** begin **

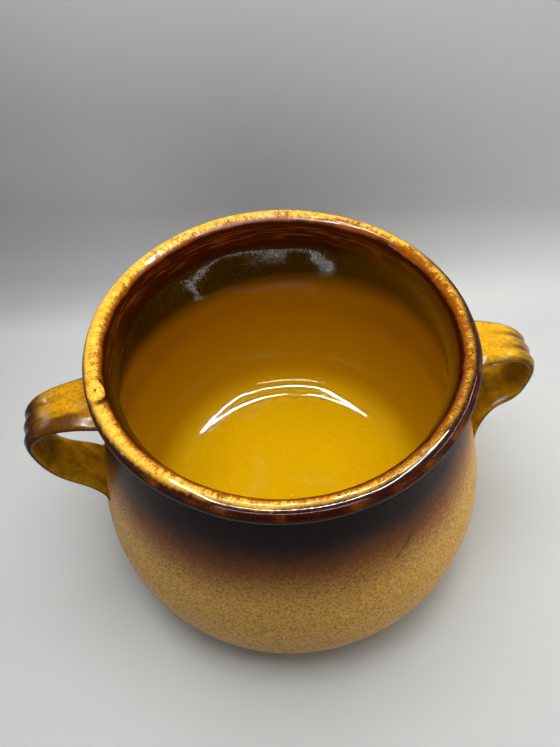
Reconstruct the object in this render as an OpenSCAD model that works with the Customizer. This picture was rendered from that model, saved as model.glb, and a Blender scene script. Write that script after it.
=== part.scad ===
// Glazed terracotta pot with a rolled rim and two ribbed strap handles.
// One fired piece. Origin on the ground under the axis, +Z up, handles towards -X and +X.

/* [Rim] */
// Thickness of the round bead that edges the rim
bead_d = 8.7; // [7:0.1:10]
// How far the bead stands out beyond the neck, all round
bead_overhang = 6.75; // [5:0.25:9]
// Slope of the inside of the rim, from the horizontal
rim_flare = 68; // [60:1:76]

/* [Body] */
// Height from the ground to the top of the rim
pot_h = 155.5; // [145:0.5:170]
// Widest diameter of the belly
belly_d = 202; // [190:1:216]
// Height of the widest place above the ground
belly_z = 45; // [40:1:50]
// Outer diameter of the neck, just under the bead
neck_d = 150.5; // [144:0.5:154]
// Depth of the neck below the top of the rim
neck_drop = 12.5; // [11:0.5:15]
// Radius of the round stretch between the belly and the straight shoulder
shoulder_arc_r = 87; // [70:1:105]
// Thickness of the wall
wall = 5.5; // [4.5:0.1:6.5]

/* [Base] */
// Diameter at which the lower wall meets the ground
foot_d = 140; // [134:1:150]
// Radius that softens the outer edge of the foot
foot_edge_r = 2.5; // [1:0.5:4]
// Width of the ring that the pot stands on
foot_ring_w = 9; // [6:0.5:14]
// Depth of the recess inside the foot ring
foot_recess = 1.5; // [0.5:0.5:3]
// Thickness of the floor
floor_t = 8; // [6:0.5:10]
// Radius between the floor and the wall inside
floor_fillet_r = 16; // [10:1:22]

/* [Handles] */
// How far each handle stands out beyond the rim
handle_reach = 34; // [28:1:40]
// Depth of the upper root below the top of the rim
handle_drop = 22.5; // [20:0.5:26]
// Height from the lower root to the upper root
handle_span = 61.5; // [56:0.5:70]
// Depth of the outermost bend below the upper root
handle_bend = 14; // [10:0.5:18]
// Width of the strap at its outer bend
strap_w = 21.5; // [18:0.5:28]
// Width of the strap where it is pressed on the wall
strap_root_w = 33; // [26:0.5:36]
// Thickness of the strap
strap_t = 5.4; // [4.5:0.1:7]
// Depth of the two grooves that finger marks leave along the strap
groove_depth = 0.9; // [0.3:0.1:1.5]
// Turn of each handle towards the front
handle_turn = 5; // [0:1:8]

/* [Hidden] */
$fn = 180;
ARC_STEPS = 16;
BEAD_STEPS = 26;
STRAP_STEPS = 14;
FACE_STEPS = 7;
EDGE_STEPS = 5;
FILLET_STEPS = 8;
RIBS = 3;
// Shape of the strap's centre line: each pull is a share of a distance that the strap covers
ROOT_OUT = 0.57;
ROOT_RISE = 0.14;
BEND_LIFT = 1.05;
BEND_FALL = 0.72;
FOOT_RISE = 0.69;
// Thickness that is left at the lower root, as a share of the strap's
LOWER_ROOT_THIN = 0.55;
// Angle at which the underside of the bead meets the neck
BEAD_UNDER_ANGLE = -115;
clay = [0.76, 0.55, 0.27];
bead_r = bead_d / 2;
belly_r = belly_d / 2;
foot_r = foot_d / 2;
neck_r = neck_d / 2;
rim_r = neck_r + bead_overhang;
neck_z = pot_h - neck_drop;
// Lower wall: an arc that is upright at the belly and ends on the ground
lower_arc_r = (pow(belly_z, 2) + pow(belly_r - foot_r, 2)) / (2 * (belly_r - foot_r));
lower_c = [belly_r - lower_arc_r, belly_z];
// Shoulder: an arc that is upright at the belly, then a straight line that touches it
upper_c = [belly_r - shoulder_arc_r, belly_z];
neck_from_c = [neck_r, neck_z] - upper_c;
shoulder_slope = atan2(neck_from_c[1], neck_from_c[0]) - acos(shoulder_arc_r / norm(neck_from_c));
shoulder_end = upper_c + shoulder_arc_r * [cos(shoulder_slope), sin(shoulder_slope)];
// Soft outer edge of the foot, inside the lower arc
edge_c = [lower_c[0] + sqrt(pow(lower_arc_r - foot_edge_r, 2) - pow(belly_z - foot_edge_r, 2)), foot_edge_r];
edge_angle = atan2(edge_c[1] - lower_c[1], edge_c[0] - lower_c[0]);
// Inside of the lower wall and the fillet that joins it to the floor
inner_arc_r = lower_arc_r - wall;
fillet_z = floor_t + floor_fillet_r;
fillet_c = [lower_c[0] + sqrt(pow(inner_arc_r - floor_fillet_r, 2) - pow(belly_z - fillet_z, 2)), fillet_z];
fillet_angle = atan2(fillet_c[1] - lower_c[1], fillet_c[0] - lower_c[0]);
// Bead, and the point where the inside of the rim leaves it
bead_c = [rim_r - bead_r, pot_h - bead_r];
bead_in_angle = 90 + rim_flare;
neck_in = [neck_r, neck_z] - wall * [cos(shoulder_slope), sin(shoulder_slope)];
// Handle centre line, from the upper root to the lower root, in a radial plane
upper_root_z = pot_h - handle_drop;
lower_root_z = upper_root_z - handle_span;
bend_z = upper_root_z - handle_bend;
root_t = LOWER_ROOT_THIN * strap_t;
upper_root = [outer_r(upper_root_z) - wall / 2, upper_root_z];
lower_root = [outer_r(lower_root_z) - wall / 2, lower_root_z];
bend = [rim_r + handle_reach - strap_t / 2, bend_z];
stand_out = bend[0] - upper_root[0];
fall = bend_z - lower_root_z;
root_pull = stand_out * [ROOT_OUT, ROOT_RISE];
upper_path = [upper_root, upper_root + root_pull, bend + [0, BEND_LIFT * handle_bend], bend];
lower_path = [bend, bend - [0, BEND_FALL * fall], lower_root + [0, FOOT_RISE * fall], lower_root];

// Points of an arc about c, from angle a to angle b
function arc(c, r, a, b, n = ARC_STEPS) = [
    for (i = [0:n])
        let (t = a + (b - a) * i / n)
            c + r * [cos(t), sin(t)]
];

// Outer radius of the body at height z
function outer_r(z) =
    z < belly_z ? lower_c[0] + sqrt(pow(lower_arc_r, 2) - pow(belly_z - z, 2))
    : z < shoulder_end[1] ? upper_c[0] + sqrt(pow(shoulder_arc_r, 2) - pow(z - belly_z, 2))
    : neck_r + (neck_z - z) * tan(shoulder_slope);

// Point and slope of a cubic curve through four control points, at u from 0 to 1
function curve(p, u) =
    pow(1 - u, 3) * p[0] + 3 * pow(1 - u, 2) * u * p[1] + 3 * (1 - u) * u * u * p[2] + pow(u, 3) * p[3];
function slope(p, u) =
    pow(1 - u, 2) * (p[1] - p[0]) + 2 * (1 - u) * u * (p[2] - p[1]) + u * u * (p[3] - p[2]);

// 1 at both roots of the strap, 0 at its middle
function near_root(s) = pow(1 - sin(180 * s), 2);

// Half the width and half the thickness of the strap at s from 0 to 1 along it
function half_w(s) = (strap_w + (strap_root_w - strap_w) * near_root(s)) / 2;
function half_t(s) = (s < 0.5 ? strap_t : strap_t + (root_t - strap_t) * near_root(s)) / 2;

// Edge of the strap's section: v runs across it from -1 to 1, side is 1 outside and -1 inside
function swell(v) = sqrt(1 - pow(v, 4));
function rib(v) = groove_depth * (1 - cos(180 * RIBS * v)) / 2;
function face_h(v, side, t) = side * swell(v) * (t - (side > 0 ? rib(v) : 0));
function across(i) = sin(90 * i / FACE_STEPS);

// Section as [across, height], once round: outer face, then inner face
function section(t) = concat(
    [for (i = [-FACE_STEPS:FACE_STEPS]) [across(i), face_h(across(i), 1, t)]],
    [for (i = [FACE_STEPS - 1:-1:1 - FACE_STEPS]) [across(i), face_h(across(i), -1, t)]]
);

// A ring of the strap: the section set square to the centre line and bent to the round wall at the roots
function seat(s, y, z) = near_root(s) * (outer_r(z) - sqrt(pow(outer_r(z), 2) - y * y));
function ring_points(c, dir, s) = [
    for (p = section(half_t(s)))
        let (y = p[0] * half_w(s), n = [-dir[1], dir[0]] / norm(dir))
            [c[0] + n[0] * p[1] - seat(s, y, c[1]), y, c[1] + n[1] * p[1]]
];

module body() {
    outside = concat(
        arc(edge_c, foot_edge_r, -90, edge_angle, EDGE_STEPS),
        arc(lower_c, lower_arc_r, edge_angle, 0),
        arc(upper_c, shoulder_arc_r, 0, shoulder_slope),
        [[neck_r, neck_z]]
    );
    rim = arc(bead_c, bead_r, BEAD_UNDER_ANGLE, bead_in_angle, BEAD_STEPS);
    inside = concat(
        [neck_in],
        arc(upper_c, shoulder_arc_r - wall, shoulder_slope, 0),
        arc(lower_c, inner_arc_r, 0, fillet_angle),
        arc(fillet_c, floor_fillet_r, fillet_angle, -90, FILLET_STEPS),
        [[0, floor_t]]
    );
    ring_r = edge_c[0] - foot_ring_w;
    base = [[0, foot_recess], [ring_r - foot_recess, foot_recess], [ring_r, 0]];
    rotate_extrude()
        polygon(concat(outside, rim, inside, base));
}

module strap_handle() {
    steps = 2 * STRAP_STEPS;
    rings = [
        for (i = [0:steps])
            let (s = i / steps, p = s <= 0.5 ? upper_path : lower_path, u = s <= 0.5 ? 2 * s : 2 * s - 1)
                ring_points(curve(p, u), slope(p, u), s)
    ];
    around = 4 * FACE_STEPS;
    sides = [
        for (i = [0:steps - 1], j = [0:around - 1])
            let (k = (j + 1) % around, a = i * around, b = a + around)
                each [[a + j, a + k, b + k], [a + j, b + k, b + j]]
    ];
    last = steps * around;
    ends = [
        for (j = [1:around / 2 - 1])
            let (k = around - j, m = (around - j + 1) % around)
                each [
                    [m, k, j], [m, j, j - 1],
                    [last + m, last + j, last + k], [last + m, last + j - 1, last + j]
                ]
    ];
    tips = [
        [around / 2, around / 2 - 1, around / 2 + 1],
        [last + around / 2, last + around / 2 + 1, last + around / 2 - 1]
    ];
    polyhedron([for (r = rings) each r], concat(sides, ends, tips));
}

module pot() {
    color(clay)
        union() {
            body();
            rotate(-handle_turn)
                strap_handle();
            mirror([1, 0, 0])
                rotate(-handle_turn)
                    strap_handle();
        }
}

pot();
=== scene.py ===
"""Glazed terracotta pot: its fired surface, built around the packed model, and the stage it stands on."""

import math

import bpy
import numpy as np
from bpy.props import FloatProperty, FloatVectorProperty, PointerProperty
from mathutils import Matrix, Vector, kdtree


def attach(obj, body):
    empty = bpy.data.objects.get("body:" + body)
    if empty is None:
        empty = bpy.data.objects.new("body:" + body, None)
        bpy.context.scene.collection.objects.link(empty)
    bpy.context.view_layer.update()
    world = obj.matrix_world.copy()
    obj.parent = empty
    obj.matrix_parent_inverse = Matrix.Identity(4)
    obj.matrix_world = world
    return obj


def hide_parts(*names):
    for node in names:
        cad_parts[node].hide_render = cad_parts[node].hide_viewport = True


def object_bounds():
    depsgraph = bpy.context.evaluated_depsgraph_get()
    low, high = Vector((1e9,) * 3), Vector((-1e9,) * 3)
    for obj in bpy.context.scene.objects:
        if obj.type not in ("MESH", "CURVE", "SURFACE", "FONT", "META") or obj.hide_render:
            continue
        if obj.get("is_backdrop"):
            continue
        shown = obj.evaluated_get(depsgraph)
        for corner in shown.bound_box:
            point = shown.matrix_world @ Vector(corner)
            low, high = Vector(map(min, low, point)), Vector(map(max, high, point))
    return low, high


bl_info = {
    "name": "Glazed terracotta pot",
    "version": (1, 0, 0),
    "blender": (4, 5, 0),
    "location": "3D View > Sidebar > Pot",
    "description": "Builds a two-handled glazed pot and the stage it stands on",
    "category": "Add Mesh",
}

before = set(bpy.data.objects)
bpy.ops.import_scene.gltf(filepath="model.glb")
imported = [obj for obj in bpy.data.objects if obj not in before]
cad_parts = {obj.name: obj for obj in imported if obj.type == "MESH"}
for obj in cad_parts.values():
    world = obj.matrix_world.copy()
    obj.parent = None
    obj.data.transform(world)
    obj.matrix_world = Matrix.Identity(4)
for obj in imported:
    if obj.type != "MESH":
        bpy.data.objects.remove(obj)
CAD_LOW, CAD_HIGH = (Vector(corner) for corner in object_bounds())

PIECE = "pot_fired"
MM = 0.001


def mm(*values):
    """Lengths in metres, from millimetres."""
    return tuple(value * MM for value in values)


# Gap kept inside the CAD box, and how far past it a point may be before it is put back
SKIN = 0.1 * MM
MAX_PAST = 0.6 * MM

# Points round the pot, how much closer they are at the handles, and over how many degrees
AROUND = 288
SIDE_DENSITY = 1.7
SIDE_SPREAD = 15.0
TURN_SAMPLES = 3601
# Distance between the profile's points: at first, on the rim, under the straps, on the wall and on the floor
SAMPLE_STEP, FINE_STEP, SEAT_STEP, WALL_STEP, FLOOR_STEP = mm(0.2, 0.55, 1.4, 2.6, 4.0)
# Softness of the profile's corners and of the neck's inside, and the heights over which that one fades
CORNER_SOFTNESS, NECK_SOFTNESS = mm(0.5, 2.5)
NECK_FADE_IN = mm(128, 136)
NECK_FADE_OUT = mm(151.5, 149)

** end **

> _WRITTEN INSTRUCTION_
Which lines above run from the one containing "color(clay)" down to the one containing "depsgraph = bpy.context.evaluated_depsgraph_get()"? Repeat exactly those, both ends included, and nothing else.

> _TASK SOLUTION_
    color(clay)
        union() {
            body();
            rotate(-handle_turn)
                strap_handle();
            mirror([1, 0, 0])
                rotate(-handle_turn)
                    strap_handle();
        }
}

pot();
=== scene.py ===
"""Glazed terracotta pot: its fired surface, built around the packed model, and the stage it stands on."""

import math

import bpy
import numpy as np
from bpy.props import FloatProperty, FloatVectorProperty, PointerProperty
from mathutils import Matrix, Vector, kdtree


def attach(obj, body):
    empty = bpy.data.objects.get("body:" + body)
    if empty is None:
        empty = bpy.data.objects.new("body:" + body, None)
        bpy.context.scene.collection.objects.link(empty)
    bpy.context.view_layer.update()
    world = obj.matrix_world.copy()
    obj.parent = empty
    obj.matrix_parent_inverse = Matrix.Identity(4)
    obj.matrix_world = world
    return obj


def hide_parts(*names):
    for node in names:
        cad_parts[node].hide_render = cad_parts[node].hide_viewport = True


def object_bounds():
    depsgraph = bpy.context.evaluated_depsgraph_get()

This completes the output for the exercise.